Dataset content:
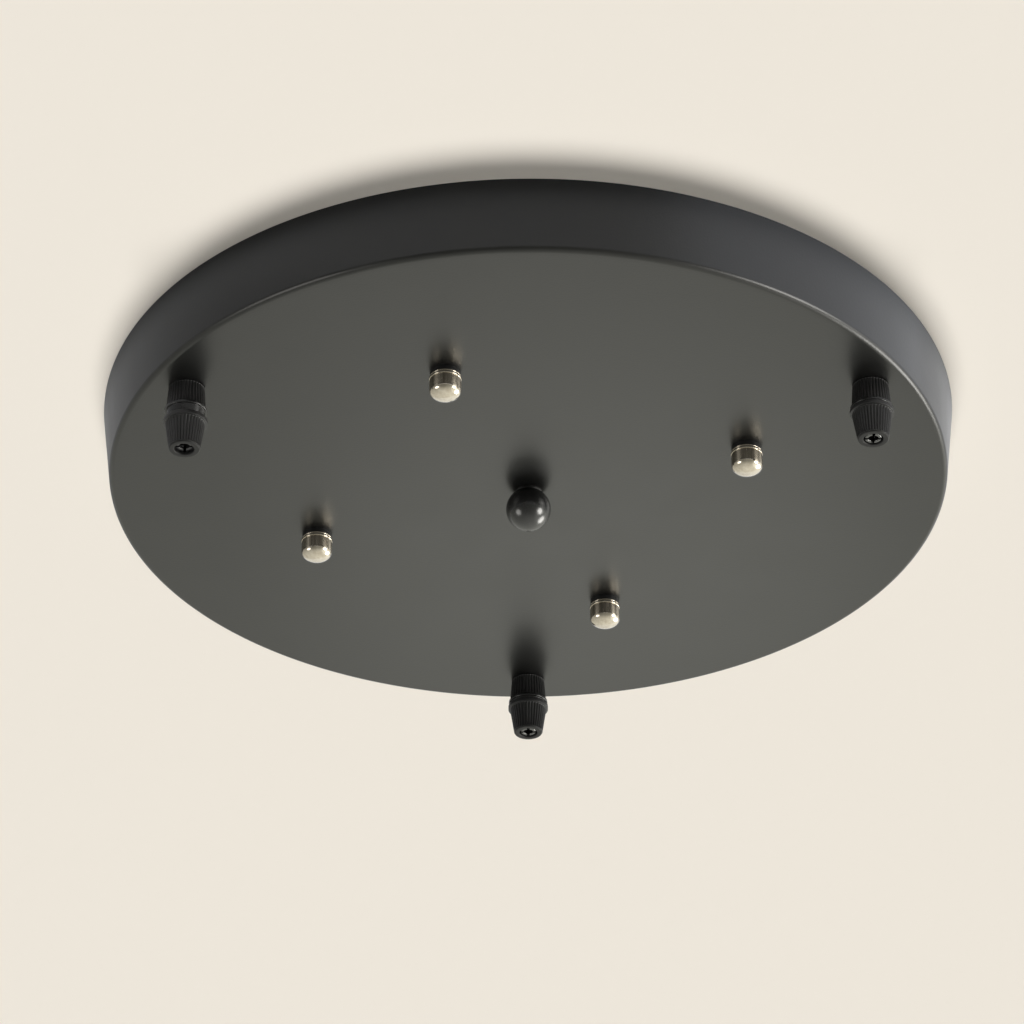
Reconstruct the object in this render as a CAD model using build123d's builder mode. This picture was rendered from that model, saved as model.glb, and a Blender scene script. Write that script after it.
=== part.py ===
# Round ceiling canopy for three pendant cords, in millimetres.
# Frame: the ceiling is the plane z = 0 and the canopy hangs below it. The origin is the centre of
# the canopy on the ceiling, and +Y points at the far cord grip.
import os
from math import asin, cos, radians, sin, sqrt

from build123d import *

os.makedirs("parts", exist_ok=True)

# Pan: one pressed sheet
rim_radius = 150.0
face_radius = 146.9
pan_depth = 26.3
sheet = 1.0
fold_radius = 2.0

# Cross bracket: two crossing strips in one pressing, its four pads against the ceiling
bracket_turn = -20.4
bracket_thick = 2.0
bracket_drop = 8.0
arm_width = 16.0
arm_end_flat = 2.0
arm_end_length = 22.0
hub_reach = 16.0
bend_radius = 2.5
ceiling_hole_distance = 50.0
ceiling_hole_radius = 2.6
slot_length = 11.0
slot_width = 4.6
fitting_gap = 2.5

# M4 screws of the bracket and the nuts on them
nut_distance = 80.5
stud_radius = 2.0
stud_reach = 34.0
screw_head_radius = 3.9
screw_head_height = 2.4
screw_slot_width = 1.0
screw_slot_depth = 1.1
thread_play = 0.05
spring_washer_radius = 3.6
spring_washer_height = 1.0
spring_washer_split = 0.8
lock_nut_flats = 7.0
lock_nut_height = 3.2
stud_hole_play = 0.3

# Cap nuts and their washers
nut_radius = 5.4
nut_flange_radius = 5.3
nut_flange_height = 0.4
nut_collar_radius = 5.5
nut_collar_height = 0.85
nut_groove = 0.25
nut_side = 4.15
nut_edge = 0.4
nut_dome = 2.7
nut_bore_play = 0.1
nut_bore_spare = 0.8
nut_washer_radius = 5.2
nut_washer_thick = 1.5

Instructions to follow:
Only the number is wanted: how many lines of the material above include the word "from"?

Final result:
3